Another Makerere don, Murindwa-Rutanga, who has written a book titled: “Politics, Religion and Power in the Great Lakes Region” says Museveni’s utterances are a message.

“This is a message simply being passed by the president that there is no democracy that we are talking about in Uganda,” he said.

He added, however, for a military takeover to be successful in Uganda, as elsewhere, it needs to have the support of the Western super powers.

“A coup d’état implies a knock out of the state by the military in the name of pseudo democracy and we cannot realise that,” he said.

He said recent coups in Ivory Coast and Libya were carried out by France and other Western powers.

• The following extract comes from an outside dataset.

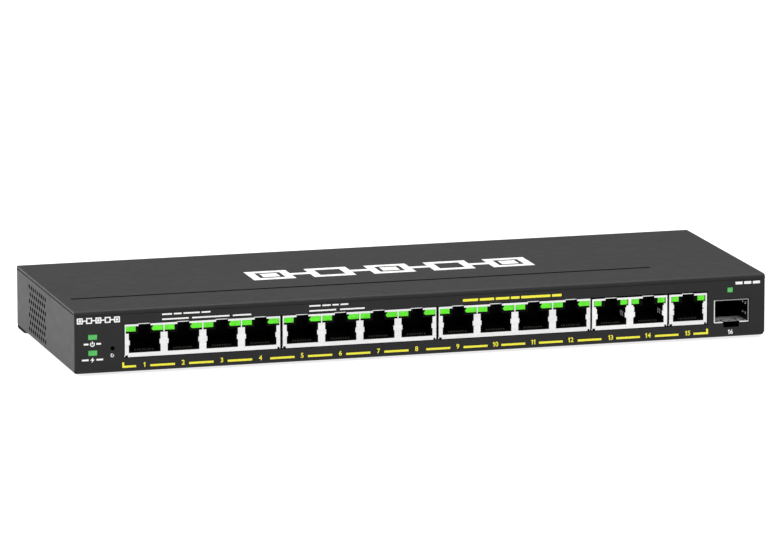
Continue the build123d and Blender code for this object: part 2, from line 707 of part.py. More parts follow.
# ================================================================ optical slot
def make_sfp_cage():
    """Folded cage of the optical slot, open at the front, with a gap in its floor for the latch tab."""
    half = CAGE_WIDTH / 2
    inner = half - CAGE_WALL
    tab_half = LATCH_TAB_WIDTH / 2 + LATCH_TAB_GAP
    floor_z = (BOARD_TOP - CAGE_WALL, BOARD_TOP + 2 * CAGE_WALL)
    with BuildPart() as cage:
        slab((CAGE_X - half, CAGE_X + half), (FRONT, CAGE_REAR), (BOARD_TOP, CAGE_TOP))
        fillet(cage.edges().filter_by(Axis.Y), CAGE_FOLD)
        slab(
            (CAGE_X - inner, CAGE_X + inner),
            (FRONT, CAGE_REAR - CAGE_WALL),
            (BOARD_TOP + CAGE_WALL, CAGE_TOP - CAGE_WALL),
            Mode.SUBTRACT,
        )
        # gap for the latch tab, and an open floor round the connector
        tab_y = (FRONT, LATCH_TAB_ROOT + TAB_END_GAP)
        slab((CAGE_X - tab_half, CAGE_X + tab_half), tab_y, floor_z, Mode.SUBTRACT)
        half = CONNECTOR_WIDTH / 2 + CONNECTOR_GAP
        connector_y = (CONNECTOR_FRONT - CONNECTOR_GAP, CONNECTOR_REAR + CONNECTOR_GAP)
        slab((CAGE_X - half, CAGE_X + half), connector_y, floor_z, Mode.SUBTRACT)
        # oval holes in the floor beside the tab, and rows of round holes in the roof
        with BuildSketch(Plane.XY.offset(floor_z[0])):
            with Locations((CAGE_X - OVAL_X, OVAL_Y), (CAGE_X + OVAL_X, OVAL_Y)):
                SlotOverall(OVAL_LENGTH, OVAL_WIDTH, rotation=90)
        extrude(amount=3 * CAGE_WALL, mode=Mode.SUBTRACT)
        with BuildSketch(Plane.XY.offset(CAGE_TOP - 2 * CAGE_WALL)):
            with Locations((CAGE_X, ROOF_HOLES_Y)):
                with GridLocations(ROOF_HOLE_PITCH, ROOF_HOLE_PITCH, *ROOF_HOLE_GRID):
                    Circle(ROOF_HOLE_RADIUS)
        extrude(amount=3 * CAGE_WALL, mode=Mode.SUBTRACT)
        # dimples that steady a module, on both side walls
        for side in (-1, 1):
            wall = CAGE_X + side * inner
            for depth in DIMPLE_DEPTHS:
                for z in DIMPLE_HEIGHTS:
                    slab(
                        sorted((wall, wall - side * DIMPLE_RISE)),
                        (FRONT + depth, FRONT + depth + DIMPLE_SIZE),
                        (z, z + DIMPLE_SIZE),
                    )
    save(cage, "sfp_cage")


def make_sfp_latch_tab():
    """Spring tongue in the cage floor that a module's latch post pushes down."""
    across = (CAGE_X - LATCH_TAB_WIDTH / 2, CAGE_X + LATCH_TAB_WIDTH / 2)
    front = FRONT + TAB_FACE_INSET
    low = BOARD_TOP + TAB_RISE
    high = low + LATCH_TAB
    with BuildPart() as tab:
        slab(across, (front, LATCH_TAB_ROOT), (low, high))
        slab(across, (front, front + LATCH_TAB), (LATCH_TAB_BOTTOM, high))
        # three-cornered catch hole for the module's post
        with BuildSketch(Plane.XY.offset(low)):
            with Locations((CAGE_X, FRONT + CATCH_Y)):
                RegularPolygon(CATCH_RADIUS, 3, rotation=30)
        extrude(amount=LATCH_TAB, mode=Mode.SUBTRACT)
    save(tab, "sfp_latch_tab")


def make_sfp_connector():
    """Edge connector on the board, at the back of the cage."""
    half = CONNECTOR_WIDTH / 2
    mouth = half - CONNECTOR_WALL
    mouth_y = (CONNECTOR_FRONT, CONNECTOR_REAR - CONNECTOR_BACK)
    with BuildPart() as connector:
        slab(
            (CAGE_X - half, CAGE_X + half),
            (CONNECTOR_FRONT, CONNECTOR_REAR),
            (BOARD_TOP, BOARD_TOP + CONNECTOR_HEIGHT),
        )
        slab((CAGE_X - mouth, CAGE_X + mouth), mouth_y, CONNECTOR_MOUTH, Mode.SUBTRACT)
    save(connector, "sfp_connector")


# ================================================================ lights and reset
def make_status_light_pipes():
    """Two bent light guides between the front panel and the lamps on the board."""
    across = (STATUS_X - STATUS_WIDTH / 2, STATUS_X + STATUS_WIDTH / 2)
    for name, z, lamp_y in (("power", POWER_Z, POWER_LAMP_Y), ("poe", POE_Z, POE_LAMP_Y)):
        back = lamp_y + PIPE_LEG / 2
        with BuildPart() as pipe:
            slab(across, (FRONT, back), (z - STATUS_HEIGHT / 2, z + STATUS_HEIGHT / 2))
            slab(across, (back - PIPE_LEG, back), (PIPE_FOOT, z))
            outer_bend = pipe.edges().filter_by(Axis.X).group_by(Axis.Y)[-1].sort_by(Axis.Z)[-1]
            chamfer(outer_bend, PIPE_BEND)
        save(pipe, f"{name}_light_pipe")


def make_slot_light_pipe():
    """Light guide that runs beside the cage to the panel window above the optical slot."""
    left = SLOT_LIGHT_X - SLOT_LIGHT_WIDTH / 2
    back = SLOT_LAMP_Y + PIPE_LEG / 2
    leg = (SLOT_LAMP_X - PIPE_LEG / 2, SLOT_LAMP_X + PIPE_LEG / 2)
    z_range = (SLOT_LIGHT_Z - SLOT_LIGHT_HEIGHT / 2, SLOT_LIGHT_Z + SLOT_LIGHT_HEIGHT / 2)
    with BuildPart() as pipe:
        slab((left, left + SLOT_LIGHT_WIDTH), (FRONT, back), z_range)
        slab((left, leg[1]), (back - PIPE_LEG, back), z_range)
        slab(leg, (back - PIPE_LEG, back), (PIPE_FOOT, z_range[1]))
    save(pipe, "sfp_light_pipe")


def make_led_chips():
    """Lamps on the board, one under the foot of each light guide."""
    with BuildPart() as chips:
        with BuildSketch(Plane.XY.offset(BOARD_TOP)):
            with Locations(
                (STATUS_X, POWER_LAMP_Y), (STATUS_X, POE_LAMP_Y), (SLOT_LAMP_X, SLOT_LAMP_Y)
            ):
                Rectangle(*LED_CHIP_SIZE)
        extrude(amount=LED_CHIP_HEIGHT)
    save(chips, "status_led_chips")


def make_reset_switch():
    """Side-acting push switch behind the reset pinhole, and its plunger."""
    with BuildPart() as body:
        slab(
            (RESET_X - RESET_BODY_WIDTH / 2, RESET_X + RESET_BODY_WIDTH / 2),
            (RESET_BODY_FRONT, RESET_BODY_FRONT + RESET_BODY_DEPTH),
            (BOARD_TOP, RESET_Z + RESET_BODY_WIDTH / 2),
        )
        with BuildSketch(Plane.XZ.offset(-RESET_BODY_FRONT)):
            with Locations((RESET_X, RESET_Z)):
                Circle(PLUNGER_RADIUS + PLUNGER_CLEARANCE)
        extrude(amount=-RESET_BORE_DEPTH, mode=Mode.SUBTRACT)
    save(body, "reset_switch_body")
    with BuildPart() as plunger:
        with BuildSketch(Plane.XZ.offset(-PLUNGER_FRONT)):
            with Locations((RESET_X, RESET_Z)):
                Circle(PLUNGER_RADIUS)
        plunger_end = RESET_BODY_FRONT + RESET_BORE_DEPTH - PLUNGER_ROOM
        extrude(amount=PLUNGER_FRONT - plunger_end)
        fillet(plunger.faces().sort_by(Axis.Y)[0].edges(), PLUNGER_EDGE)
    save(plunger, "reset_plunger")


# ================================================================ electronics
def make_chips(name, places, size, height):
    """Flat square packages of one kind on the board, with bevelled top edges."""
    with BuildPart() as package:
        with BuildSketch(Plane.XY.offset(BOARD_TOP)):
            with Locations(*places):
                Rectangle(size, size)
        extrude(amount=height)
        chamfer(package.faces().filter_by(Axis.Z).group_by(Axis.Z)[-1].edges(), height / 4)
    save(package, name)


def make_heatsinks(name, places, size, height, fins):
    """Extruded heat sinks of one kind: a plate with upright fins along Y."""
    foot = BOARD_TOP + CHIP_HEIGHT + THERMAL_PAD
    step = (size - FIN) / (fins - 1)
    with BuildPart() as sink:
        for x, y in places:
            along = (y - size / 2, y + size / 2)
            slab((x - size / 2, x + size / 2), along, (foot, foot + SINK_PLATE))
            for index in range(fins):
                start = x - size / 2 + index * step
                slab((start, start + FIN), along, (foot, foot + height))
    save(sink, name)


def make_electronics():
    """The larger parts that a sixteen-port powered switch carries on its board."""
    make_chips("switch_chip", SWITCH_AT, 24.0, CHIP_HEIGHT)
    make_chips("phy_chips", PHY_AT, 18.0, CHIP_HEIGHT)
    make_chips("poe_controllers", CONTROLLERS_AT, 9.0, 0.9)
    make_chips("flash_chip", FLASH_AT, 5.3, 1.5)
    with BuildPart() as pads:
        with BuildSketch(Plane.XY.offset(BOARD_TOP + CHIP_HEIGHT)):
            with Locations(*SWITCH_AT, *PHY_AT):
                Rectangle(PAD_SIZE, PAD_SIZE)
        extrude(amount=THERMAL_PAD)
    save(pads, "thermal_pads")
    make_heatsinks("switch_heatsink", SWITCH_AT, 30.0, 11.0, 8)
    make_heatsinks("phy_heatsinks", PHY_AT, 22.0, 9.0, 6)
    with BuildPart() as crystal:
        with BuildSketch(Plane.XY.offset(BOARD_TOP)):
            with Locations(CRYSTAL_AT):
                SlotOverall(*CRYSTAL_SIZE)
        extrude(amount=CRYSTAL_HEIGHT)
        fillet(crystal.faces().sort_by(Axis.Z)[-1].edges(), CRYSTAL_EDGE)
    save(crystal, "crystal")
    with BuildPart() as capacitors:
        with BuildSketch(Plane.XY.offset(BOARD_TOP)):
            with Locations(*CAPACITORS_AT):
                Circle(CAPACITOR_RADIUS)
        extrude(amount=CAPACITOR_HEIGHT)
        fillet(capacitors.faces().filter_by(Axis.Z).group_by(Axis.Z)[-1].edges(), CAPACITOR_EDGE)
    save(capacitors, "bulk_capacitors")
    with BuildPart() as inductor:
        with BuildSketch(Plane.XY.offset(BOARD_TOP)):
            with Locations(INDUCTOR_AT):
                RectangleRounded(INDUCTOR_SIZE, INDUCTOR_SIZE, INDUCTOR_CORNER)
        extrude(amount=INDUCTOR_HEIGHT)
        chamfer(inductor.faces().sort_by(Axis.Z)[-1].edges(), INDUCTOR_CHAMFER)
    save(inductor, "power_inductor")
    with BuildPart() as fuse:
        with BuildSketch(Plane.XY.offset(BOARD_TOP)):
            with Locations(FUSE_AT):
                Rectangle(*FUSE_SIZE)
        extrude(amount=FUSE_HEIGHT)
    save(fuse, "input_fuse")


def make_power_jack():
    """Barrel inlet at the rear: moulding, centre pin and side spring."""
    axis_xz = (POWER_X, POWER_JACK_Z)
    half = POWER_BOX_WIDTH / 2
    with BuildPart() as housing:
        slab(
            (POWER_X - half, POWER_X + half),
            (REAR - POWER_LENGTH, POWER_BOX_END),
            (BOARD_TOP, BOARD_TOP + POWER_BOX_HEIGHT),
        )
        with BuildSketch(Plane.XZ.offset(-POWER_BOX_END)):
            with Locations(axis_xz):
                Circle(POWER_NOSE_RADIUS)
        extrude(amount=POWER_BOX_END - REAR)
        with BuildSketch(Plane.XZ.offset(-REAR)):
            with Locations(axis_xz):
                Circle(SOCKET_RADIUS)
        extrude(amount=SOCKET_DEPTH, mode=Mode.SUBTRACT)
        # slot for the side spring, from the outside of the moulding into the socket
        slab(
            (POWER_X - half, POWER_X - SOCKET_RADIUS + SPRING_SLOT_REACH),
            (SPRING_Y[0] - SPRING_GAP, SPRING_Y[1] + SPRING_GAP),
            (
                POWER_JACK_Z - SPRING_WIDTH / 2 - SPRING_GAP,
                POWER_JACK_Z + SPRING_WIDTH / 2 + SPRING_GAP,
            ),
            Mode.SUBTRACT,
        )
    save(housing, "dc_jack_housing")
    with BuildPart() as pin:
        with BuildSketch(Plane.XZ.offset(-REAR + SOCKET_DEPTH)):
            with Locations(axis_xz):
                Circle(POWER_PIN_RADIUS)
        extrude(amount=POWER_PIN_SETBACK - SOCKET_DEPTH)
        fillet(pin.faces().sort_by(Axis.Y)[-1].edges(), POWER_PIN_NOSE)
    save(pin, "dc_jack_pin")
    spring_x = POWER_X - half + SPRING_GAP
    with BuildPart() as spring:
        slab(
            (spring_x, spring_x + SPRING),
            SPRING_Y,
            (POWER_JACK_Z - SPRING_WIDTH / 2, POWER_JACK_Z + SPRING_WIDTH / 2),
        )
    save(spring, "dc_jack_spring")


make_base_chassis()
make_top_cover()
make_cover_screws()
make_feet()
make_main_board()
make_insulator_sheet()
make_board_fixings()
for jack_block in BLOCKS:
    make_jack_shield(jack_block)
    make_jack_housing(jack_block)
    make_jack_lights(jack_block)
    make_jack_contacts(jack_block)
    make_jack_magnetics(jack_block)
make_sfp_cage()
make_sfp_latch_tab()
make_sfp_connector()
make_status_light_pipes()
make_slot_light_pipe()
make_led_chips()
make_reset_switch()
make_electronics()
make_power_jack()
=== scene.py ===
"""Looks of the desktop switch: finishes, printed marks, floor, lights and camera.

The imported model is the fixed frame, in metres, with the jacks facing -Y. Printed marks are
measured in millimetres from the left end and the underside of the chassis.
"""

import json
import math

import bmesh
import bpy
from mathutils import Matrix, Vector


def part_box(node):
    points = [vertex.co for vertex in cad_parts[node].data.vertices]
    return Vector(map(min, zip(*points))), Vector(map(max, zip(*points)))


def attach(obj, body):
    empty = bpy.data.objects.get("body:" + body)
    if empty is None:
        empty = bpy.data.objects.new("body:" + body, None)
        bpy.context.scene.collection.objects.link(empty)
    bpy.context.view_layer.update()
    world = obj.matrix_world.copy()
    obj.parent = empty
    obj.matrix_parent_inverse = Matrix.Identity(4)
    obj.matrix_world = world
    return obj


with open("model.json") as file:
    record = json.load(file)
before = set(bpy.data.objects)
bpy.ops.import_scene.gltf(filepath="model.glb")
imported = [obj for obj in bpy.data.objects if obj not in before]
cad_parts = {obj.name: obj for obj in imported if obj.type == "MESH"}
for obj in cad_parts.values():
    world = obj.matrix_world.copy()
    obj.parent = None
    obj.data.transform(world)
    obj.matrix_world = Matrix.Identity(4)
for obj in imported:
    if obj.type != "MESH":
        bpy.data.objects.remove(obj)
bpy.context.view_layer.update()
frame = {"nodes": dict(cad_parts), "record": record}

MM = 0.001
NODES = frame["nodes"]
CHASSIS_LOW, CHASSIS_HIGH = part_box("base_chassis")
COVER_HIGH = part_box("top_cover")[1]
CAGE_LOW, CAGE_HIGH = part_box("sfp_cage")
# the copper jacks in each block, and the width of one in mm
BLOCK_PORTS = {"1_4": 4, "5_8": 4, "9_12": 4, "13_14": 2, "15": 1}
PORT_PITCH = 15.76
# the stretch of both side walls that holds the vents
VENT_LOW_Y, VENT_HIGH_Y = -0.005, 0.032
VENT_LOW_Z, VENT_HIGH_Z = 0.0025, 0.0225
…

When the military took over power in Uganda in 1971 under Gen. Idi Amin Dada, they were covertly backed by Israel and Britain. It is not clear how the western powers would react if the recent spats between parliament and President Museveni escalate and Uganda is declared a military state. President Museveni has been a major ally of the West, initially as a disciple of IMF/World Bank prescribed liberal economics and later as a foot-soldier in the War Against Terror in Sudan, Somalia, and the DR Congo.

Unlike past parliaments that have kowtowed to Museveni on all issues, including voting to remove term-limits to enable him to run again in the 2001 elections, the so-called rebel MPs in the current 9th Parliament seem to have all along rubbed the President the wrong way whether knowingly or unknowingly by demanding for a democratic separation of powers between the executive and legislature.